# WORK TO COMPLETE
Every line of the records below should be restated exactly.

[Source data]
···

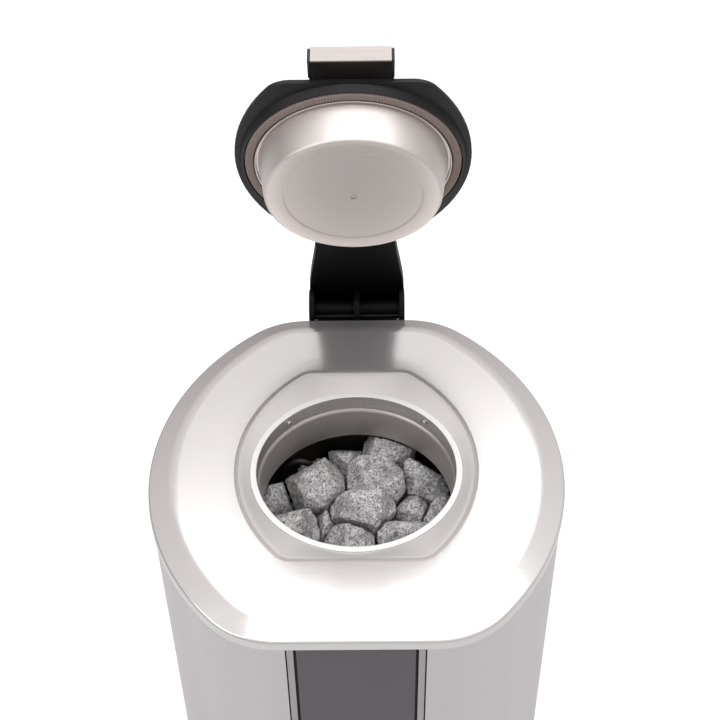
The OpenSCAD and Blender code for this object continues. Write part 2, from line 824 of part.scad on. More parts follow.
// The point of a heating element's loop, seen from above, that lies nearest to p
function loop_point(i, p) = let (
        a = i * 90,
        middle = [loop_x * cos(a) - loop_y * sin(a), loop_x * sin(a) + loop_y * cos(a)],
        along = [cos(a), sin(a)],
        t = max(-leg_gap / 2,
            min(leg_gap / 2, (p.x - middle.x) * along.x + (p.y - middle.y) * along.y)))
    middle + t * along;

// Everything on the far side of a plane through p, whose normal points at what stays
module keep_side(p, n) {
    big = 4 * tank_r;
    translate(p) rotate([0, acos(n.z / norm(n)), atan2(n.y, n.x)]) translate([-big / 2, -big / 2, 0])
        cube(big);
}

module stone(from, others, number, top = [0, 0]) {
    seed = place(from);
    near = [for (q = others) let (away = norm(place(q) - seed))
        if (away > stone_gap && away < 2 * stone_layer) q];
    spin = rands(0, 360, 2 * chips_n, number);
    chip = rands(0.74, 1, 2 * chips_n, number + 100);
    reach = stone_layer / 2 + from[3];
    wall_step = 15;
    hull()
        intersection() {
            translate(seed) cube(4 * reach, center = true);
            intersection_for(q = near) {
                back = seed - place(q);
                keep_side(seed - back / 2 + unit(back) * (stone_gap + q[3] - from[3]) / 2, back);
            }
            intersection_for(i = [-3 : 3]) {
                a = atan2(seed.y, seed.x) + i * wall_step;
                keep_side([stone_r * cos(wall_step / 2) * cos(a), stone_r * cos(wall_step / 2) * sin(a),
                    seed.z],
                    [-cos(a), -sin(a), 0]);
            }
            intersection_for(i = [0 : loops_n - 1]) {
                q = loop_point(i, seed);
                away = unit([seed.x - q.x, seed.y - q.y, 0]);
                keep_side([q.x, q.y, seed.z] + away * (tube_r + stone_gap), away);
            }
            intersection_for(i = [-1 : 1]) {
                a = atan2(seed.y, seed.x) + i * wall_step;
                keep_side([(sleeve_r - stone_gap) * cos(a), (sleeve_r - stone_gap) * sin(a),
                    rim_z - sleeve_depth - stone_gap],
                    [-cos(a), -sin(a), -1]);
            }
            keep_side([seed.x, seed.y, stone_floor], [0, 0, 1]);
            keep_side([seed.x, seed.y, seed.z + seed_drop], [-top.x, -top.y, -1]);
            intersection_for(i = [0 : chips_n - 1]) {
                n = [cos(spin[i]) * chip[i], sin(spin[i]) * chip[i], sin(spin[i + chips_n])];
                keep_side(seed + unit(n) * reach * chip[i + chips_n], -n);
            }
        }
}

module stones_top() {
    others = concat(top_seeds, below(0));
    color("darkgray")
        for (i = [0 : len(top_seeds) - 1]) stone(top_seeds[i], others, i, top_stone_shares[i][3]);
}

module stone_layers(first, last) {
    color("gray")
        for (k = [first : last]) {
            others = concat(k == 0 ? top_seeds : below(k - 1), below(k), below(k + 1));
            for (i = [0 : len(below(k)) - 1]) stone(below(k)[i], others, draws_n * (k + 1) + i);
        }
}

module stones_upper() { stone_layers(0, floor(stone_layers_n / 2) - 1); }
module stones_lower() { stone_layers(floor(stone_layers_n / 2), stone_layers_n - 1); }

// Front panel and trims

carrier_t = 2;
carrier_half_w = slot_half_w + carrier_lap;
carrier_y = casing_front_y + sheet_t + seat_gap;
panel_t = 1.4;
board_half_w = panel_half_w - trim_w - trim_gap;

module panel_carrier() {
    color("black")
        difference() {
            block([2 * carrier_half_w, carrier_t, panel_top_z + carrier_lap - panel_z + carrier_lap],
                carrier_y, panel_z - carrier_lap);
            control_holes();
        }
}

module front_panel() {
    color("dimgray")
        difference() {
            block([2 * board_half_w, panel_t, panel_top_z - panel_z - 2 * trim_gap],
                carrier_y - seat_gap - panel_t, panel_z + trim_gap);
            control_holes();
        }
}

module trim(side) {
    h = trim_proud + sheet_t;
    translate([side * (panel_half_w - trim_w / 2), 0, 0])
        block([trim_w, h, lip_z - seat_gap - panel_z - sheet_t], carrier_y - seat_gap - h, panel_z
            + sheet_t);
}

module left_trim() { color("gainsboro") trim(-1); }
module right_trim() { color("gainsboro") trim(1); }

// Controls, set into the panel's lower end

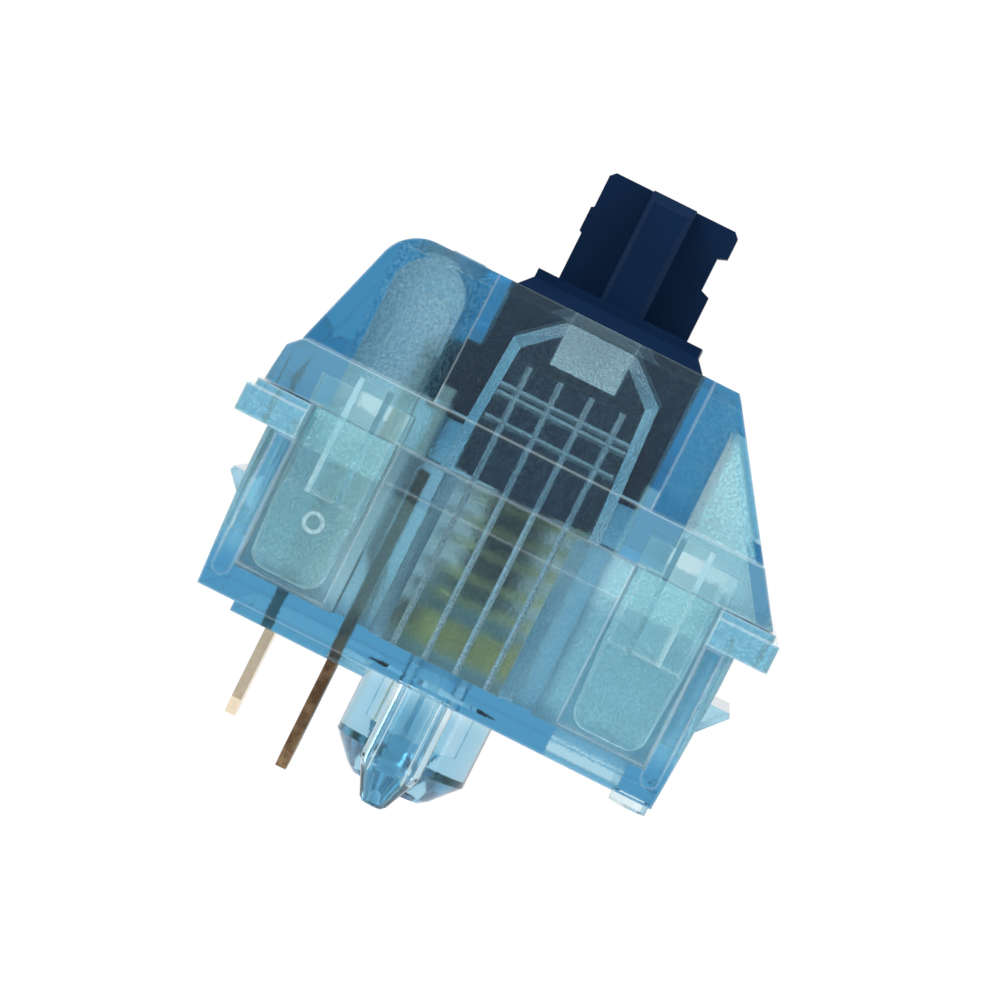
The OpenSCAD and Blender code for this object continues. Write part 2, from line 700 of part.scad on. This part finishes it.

···

# WRITTEN RESPONSE
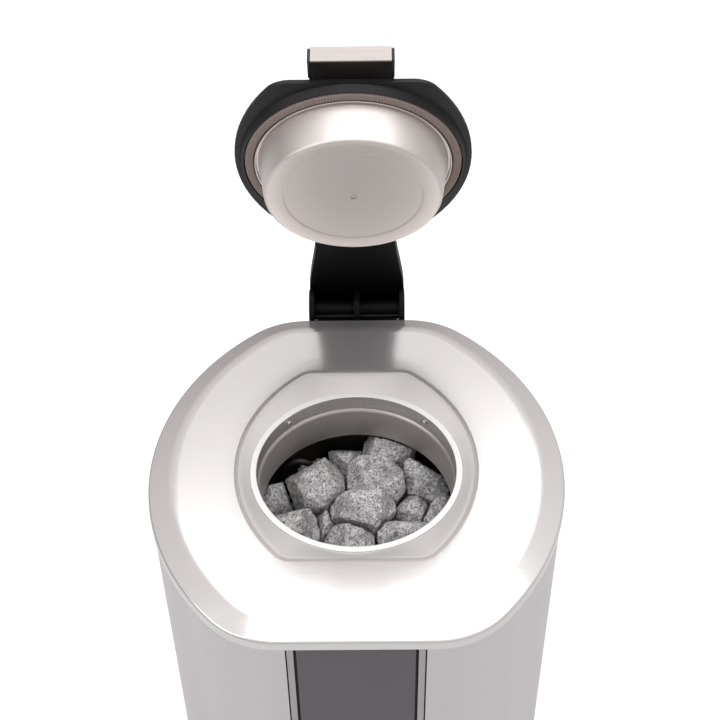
The OpenSCAD and Blender code for this object continues. Write part 2, from line 824 of part.scad on. More parts follow.
// The point of a heating element's loop, seen from above, that lies nearest to p
function loop_point(i, p) = let (
        a = i * 90,
        middle = [loop_x * cos(a) - loop_y * sin(a), loop_x * sin(a) + loop_y * cos(a)],
        along = [cos(a), sin(a)],
        t = max(-leg_gap / 2,
            min(leg_gap / 2, (p.x - middle.x) * along.x + (p.y - middle.y) * along.y)))
    middle + t * along;

// Everything on the far side of a plane through p, whose normal points at what stays
module keep_side(p, n) {
    big = 4 * tank_r;
    translate(p) rotate([0, acos(n.z / norm(n)), atan2(n.y, n.x)]) translate([-big / 2, -big / 2, 0])
        cube(big);
}

module stone(from, others, number, top = [0, 0]) {
    seed = place(from);
    near = [for (q = others) let (away = norm(place(q) - seed))
        if (away > stone_gap && away < 2 * stone_layer) q];
    spin = rands(0, 360, 2 * chips_n, number);
    chip = rands(0.74, 1, 2 * chips_n, number + 100);
    reach = stone_layer / 2 + from[3];
    wall_step = 15;
    hull()
        intersection() {
            translate(seed) cube(4 * reach, center = true);
            intersection_for(q = near) {
                back = seed - place(q);
                keep_side(seed - back / 2 + unit(back) * (stone_gap + q[3] - from[3]) / 2, back);
            }
            intersection_for(i = [-3 : 3]) {
                a = atan2(seed.y, seed.x) + i * wall_step;
                keep_side([stone_r * cos(wall_step / 2) * cos(a), stone_r * cos(wall_step / 2) * sin(a),
                    seed.z],
                    [-cos(a), -sin(a), 0]);
            }
            intersection_for(i = [0 : loops_n - 1]) {
                q = loop_point(i, seed);
                away = unit([seed.x - q.x, seed.y - q.y, 0]);
                keep_side([q.x, q.y, seed.z] + away * (tube_r + stone_gap), away);
            }
            intersection_for(i = [-1 : 1]) {
                a = atan2(seed.y, seed.x) + i * wall_step;
                keep_side([(sleeve_r - stone_gap) * cos(a), (sleeve_r - stone_gap) * sin(a),
                    rim_z - sleeve_depth - stone_gap],
                    [-cos(a), -sin(a), -1]);
            }
            keep_side([seed.x, seed.y, stone_floor], [0, 0, 1]);
            keep_side([seed.x, seed.y, seed.z + seed_drop], [-top.x, -top.y, -1]);
            intersection_for(i = [0 : chips_n - 1]) {
                n = [cos(spin[i]) * chip[i], sin(spin[i]) * chip[i], sin(spin[i + chips_n])];
                keep_side(seed + unit(n) * reach * chip[i + chips_n], -n);
            }
        }
}

module stones_top() {
    others = concat(top_seeds, below(0));
    color("darkgray")
        for (i = [0 : len(top_seeds) - 1]) stone(top_seeds[i], others, i, top_stone_shares[i][3]);
}

module stone_layers(first, last) {
    color("gray")
        for (k = [first : last]) {
            others = concat(k == 0 ? top_seeds : below(k - 1), below(k), below(k + 1));
            for (i = [0 : len(below(k)) - 1]) stone(below(k)[i], others, draws_n * (k + 1) + i);
        }
}

module stones_upper() { stone_layers(0, floor(stone_layers_n / 2) - 1); }
module stones_lower() { stone_layers(floor(stone_layers_n / 2), stone_layers_n - 1); }

// Front panel and trims

carrier_t = 2;
carrier_half_w = slot_half_w + carrier_lap;
carrier_y = casing_front_y + sheet_t + seat_gap;
panel_t = 1.4;
board_half_w = panel_half_w - trim_w - trim_gap;

module panel_carrier() {
    color("black")
        difference() {
            block([2 * carrier_half_w, carrier_t, panel_top_z + carrier_lap - panel_z + carrier_lap],
                carrier_y, panel_z - carrier_lap);
            control_holes();
        }
}

module front_panel() {
    color("dimgray")
        difference() {
            block([2 * board_half_w, panel_t, panel_top_z - panel_z - 2 * trim_gap],
                carrier_y - seat_gap - panel_t, panel_z + trim_gap);
            control_holes();
        }
}

module trim(side) {
    h = trim_proud + sheet_t;
    translate([side * (panel_half_w - trim_w / 2), 0, 0])
        block([trim_w, h, lip_z - seat_gap - panel_z - sheet_t], carrier_y - seat_gap - h, panel_z
            + sheet_t);
}

module left_trim() { color("gainsboro") trim(-1); }
module right_trim() { color("gainsboro") trim(1); }

// Controls, set into the panel's lower end

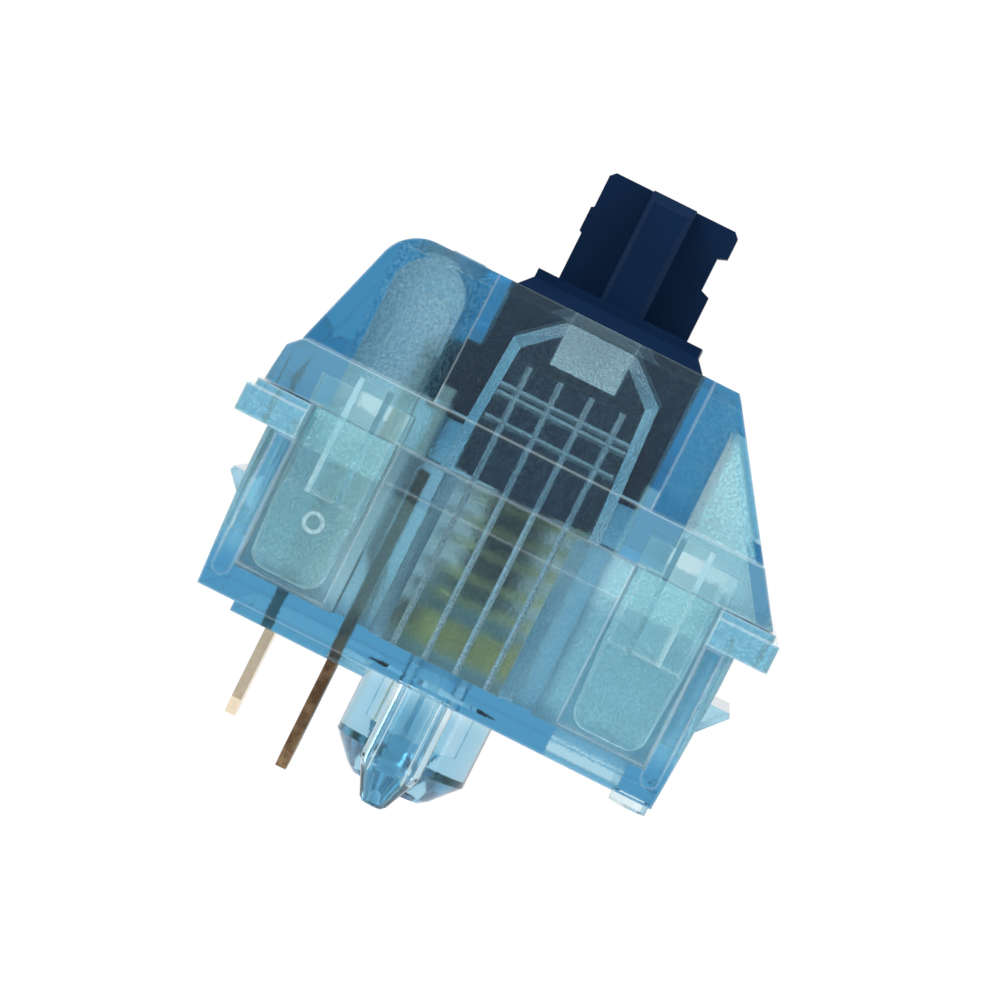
The OpenSCAD and Blender code for this object continues. Write part 2, from line 700 of part.scad on. This part finishes it.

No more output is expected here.